Snickers, green apples, and cool whip
and it’s fucking delicious. Just had it at Thanksgiving.
That’s because it’s mostly fuckin sugar mate fuckin hell 😂
…
And you eat them as a side to the main dish, not as a dessert. Dessert comes later
Lol, exactly! Dessert is probably healthier!
Tapioca salad is a Thanksgiving staple in my family. Leave the canned cranberry jam at home, thanks.
Midwesterner here. Admittedly, some of these can be… interesting (to be interpreted as passive aggressively as possible). Some can be excellent though. We have a pistachio salad in the family that is a go to, and if I don’t control myself I could eat a whole batch.
please elaborate on pistachio salad. why would you not just eat pistachios?
Ingredients include: whipped cream/Cool Whip, pistachio pudding, mini marshmallows, diced pineapple, and of course chopped pistachios. It’s obviously more of a dessert/sweet side dish type of thing. Pistachios alone, though delicious, wouldn’t fill the same role.
oh no! you’re possessed with the cool-whip-marshmallow-and-pineapple contagion! mister tuvok, let us casually discuss this imminent threat!
Yes, Captain. The contagion seems to be spreading rapidly. Almost as if people are finding the combination appetizing, and are perpetuating the phenomenon by way of potlucks and recipe sharing.
they’ve added raisins! and… and… tangerines!
My husband made it for me once. Although he called it “green salad”. Unfortunately I couldn’t stomache more than one bite because it was insanely sweet.
hell yeah, sign me up.
Pineapple cheese salad
Never heard of this, wonder how it is baked on a pizza crust.
(Yes, everyone’s cries are delicious.)
No you actually made it sound good
From what I can tell, the primary ingredients are:
- Pineapple
- Cheddar cheese
- Crumbled bacon
- Mini marshmallows
The first three sound great on a pizza, but the marshmallows ruin it for me.
oh those are marshmallows. I thought they were some kind of white cheese cubes.
I’d try it at least once for science.
It’s just sugar. Caramelize it a bit and it’s dessert.
At my boyfriend’s request I made sweet potato casserole for the first time ever. The recipe was… something.
Basically mashed sweet potatoes with eggs and vanilla beaten in. Then a brown sugar, pecan, butter crumble topping, and then once done baking it gets mini marshmallows broiled on top.
I don’t eat shit that sweet for dessert! Lol (although it’s disturbing how tasty it was )
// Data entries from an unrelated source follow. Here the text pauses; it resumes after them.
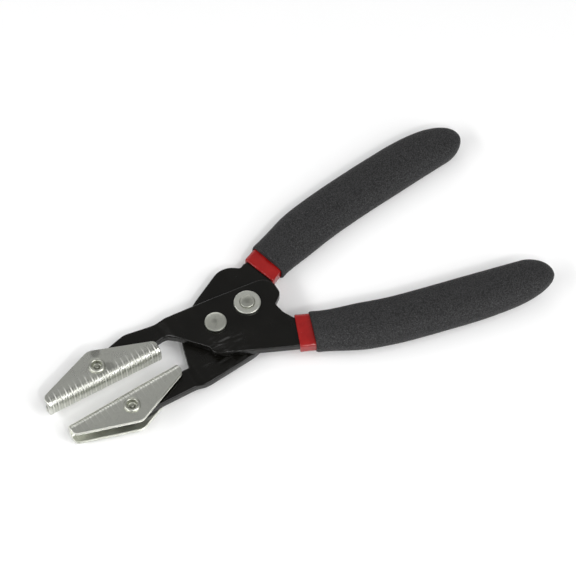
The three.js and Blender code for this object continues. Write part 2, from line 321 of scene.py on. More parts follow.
def plate(loops, z0, z1, under, over):
    """Stamped sheet: outline first, then holes, with a small radius under and over every edge."""
    bm = bmesh.new()
    turns = [math.radians(a) for a in (0, 22.5, 45, 67.5, 90)]
    edge = [(under * (1 - math.sin(a)), z0 + under * (1 - math.cos(a))) for a in turns]
    edge += [(over * (1 - math.cos(a)), z1 - over * (1 - math.sin(a))) for a in turns]
    lower, upper = [], []
    for i, loop in enumerate(loops):
        loop = tidy_loop(loop, i == 0)
        rows = []
        for amount, z in edge:
            rows.append([bm.verts.new((p.x, p.y, z)) for p in inset(loop, amount)])
        for a, b in zip(rows, rows[1:]):
            ring_faces(bm, a, b)
        lower.append(rows[0])
        upper.append(rows[-1])
    for layer in (lower, upper):
        flat = [v for row in layer for v in row]
        for tri in tessellate_polygon([[v.co for v in row] for row in layer]):
            if len(set(tri)) == 3:
                bm.faces.new([flat[k] for k in tri])
    return bm


# ---------------------------------------------------------------- handles
# Each handle has a line from the lever to the nose, and along it the starts of the liner (sleeve) and of
# the grip (rim). Lean and rim_lean slant those ends. Rim_half is the grip's half width at its rim. Nose is
# how far the outboard side takes to close, and tip is how far inboard of the line the two sides meet.
HANDLE = {
    "front": {
        "z": LEVEL, "side": 1, "lean": 0.045, "rim_lean": 0.12, "sleeve": 0.3, "rim": 6.95,
        "rim_half": 9.35, "nose": 46, "tip": 1.7,
        "line": [(27.7, -21.5), (34.2, -24.45), (42.9, -28.5), (52.2, -32.3), (67.8, -37.5),
                 (108, -46.8), (140.0, -54.3)],
    },
    "back": {
        "z": -LEVEL, "side": -1, "lean": 0.16, "rim_lean": 0.16, "sleeve": 1.0, "rim": 7.5,
        "rim_half": 9.6, "nose": 36, "tip": 2.6,
        "line": [(29.8, 15.05), (36.8, 18.25), (47.6, 21.7), (61.5, 25.5), (80, 28.7),
                 (111.6, 32.4), (146.9, 36.2)],
    },
}
for handle in HANDLE.values():
    handle["curve"] = Line(handle["line"])


def tang_half(s):
    """Half width of the tang at length s along the handle's line."""
    return TANG_HALF - TANG_TAPER * clamp((s - 10) / 70)


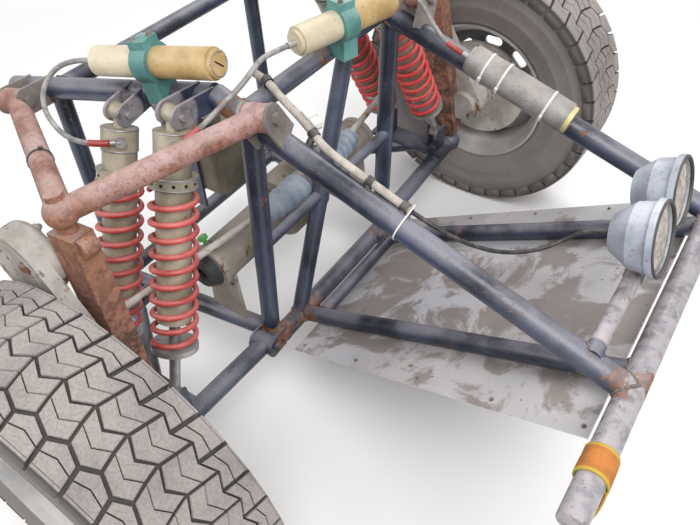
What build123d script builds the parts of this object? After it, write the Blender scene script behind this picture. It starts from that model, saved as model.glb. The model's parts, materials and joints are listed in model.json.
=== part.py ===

Wait this is supposed to be the meal and not the dessert??
I was thinking it sounded delicious but main course, holy shit
Pineapple, cheddar cheese, mini marshmallows and pecans covered in custard.
Wait ? That’s sweet ? I’m disappointed. I was dreaming about some cheesy Midwest potatoes salad. Is custard use a sauce ? That’s original.
“Food”
Ambrosia is still the Queen of disgusting “salads”
You shut your whore mouth!
as a former salad cook, can confirm. ambrosia hurt my heart every day.
Where the hell is the Ambrosia?!
Thats the only one of these monstrosities worth the effort
No.
I postulate an evolutionary “Crabification” of culinary science:
Everything, at the terminus of its evolutionary branch, becomes casserole.
Tastes like depression.
Both the era and the emotion.
You people are all speaking about food but I don’t see any recipe here. I need to taste some of these Midwest or Louisiana cuisine before I have an opinion.
I genuinely want to taste this salad. Also, if it has potatoes in it, it is a salad in my country.
I’m from the midwest. This ‘salad’ looks to be chunks of cheddar, pineapple, bacon, and marshmallow. If they were feeling particularly spicy, they added some mayonnaise. You honestly have no need to try this.
I can’t tell if that’s bacon or some kind of nut. And because of the absolute bizarre combination already, I can’t rule out either. Or both.
It’s pecans. The “sauce” is pudding.
I definitly don’t need to eat that. I’m going to make my own “sweet midwest salad” with cheddar, pineapple, potatoes and mayo. Still it has the merit to have inspired me.